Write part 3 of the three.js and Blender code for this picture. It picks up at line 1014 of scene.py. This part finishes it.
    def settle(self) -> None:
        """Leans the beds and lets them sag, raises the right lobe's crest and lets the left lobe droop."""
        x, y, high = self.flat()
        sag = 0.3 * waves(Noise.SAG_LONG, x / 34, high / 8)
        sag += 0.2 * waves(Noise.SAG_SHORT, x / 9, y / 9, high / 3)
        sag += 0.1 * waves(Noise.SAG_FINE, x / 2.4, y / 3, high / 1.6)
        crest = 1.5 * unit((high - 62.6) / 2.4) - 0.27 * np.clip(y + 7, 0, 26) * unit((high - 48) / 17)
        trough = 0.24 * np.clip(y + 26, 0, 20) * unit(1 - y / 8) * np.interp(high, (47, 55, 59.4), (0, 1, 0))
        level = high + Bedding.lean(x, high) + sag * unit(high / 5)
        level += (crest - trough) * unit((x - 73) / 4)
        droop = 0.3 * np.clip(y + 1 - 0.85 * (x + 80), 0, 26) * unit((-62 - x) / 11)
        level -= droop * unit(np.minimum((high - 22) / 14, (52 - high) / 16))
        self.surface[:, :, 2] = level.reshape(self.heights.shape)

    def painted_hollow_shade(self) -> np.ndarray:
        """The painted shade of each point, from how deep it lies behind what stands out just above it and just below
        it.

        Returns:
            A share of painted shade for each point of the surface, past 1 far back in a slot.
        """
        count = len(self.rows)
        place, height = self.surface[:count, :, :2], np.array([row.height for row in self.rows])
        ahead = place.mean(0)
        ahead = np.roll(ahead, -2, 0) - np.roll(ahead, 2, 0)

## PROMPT
Transcribe the material exactly as it reads.

## SOLUTION TO THE PROBLEM
Write part 3 of the three.js and Blender code for this picture. It picks up at line 1014 of scene.py. This part finishes it.
    def settle(self) -> None:
        """Leans the beds and lets them sag, raises the right lobe's crest and lets the left lobe droop."""
        x, y, high = self.flat()
        sag = 0.3 * waves(Noise.SAG_LONG, x / 34, high / 8)
        sag += 0.2 * waves(Noise.SAG_SHORT, x / 9, y / 9, high / 3)
        sag += 0.1 * waves(Noise.SAG_FINE, x / 2.4, y / 3, high / 1.6)
        crest = 1.5 * unit((high - 62.6) / 2.4) - 0.27 * np.clip(y + 7, 0, 26) * unit((high - 48) / 17)
        trough = 0.24 * np.clip(y + 26, 0, 20) * unit(1 - y / 8) * np.interp(high, (47, 55, 59.4), (0, 1, 0))
        level = high + Bedding.lean(x, high) + sag * unit(high / 5)
        level += (crest - trough) * unit((x - 73) / 4)
        droop = 0.3 * np.clip(y + 1 - 0.85 * (x + 80), 0, 26) * unit((-62 - x) / 11)
        level -= droop * unit(np.minimum((high - 22) / 14, (52 - high) / 16))
        self.surface[:, :, 2] = level.reshape(self.heights.shape)

    def painted_hollow_shade(self) -> np.ndarray:
        """The painted shade of each point, from how deep it lies behind what stands out just above it and just below
        it.

        Returns:
            A share of painted shade for each point of the surface, past 1 far back in a slot.
        """
        count = len(self.rows)
        place, height = self.surface[:count, :, :2], np.array([row.height for row in self.rows])
        ahead = place.mean(0)
        ahead = np.roll(ahead, -2, 0) - np.roll(ahead, 2, 0)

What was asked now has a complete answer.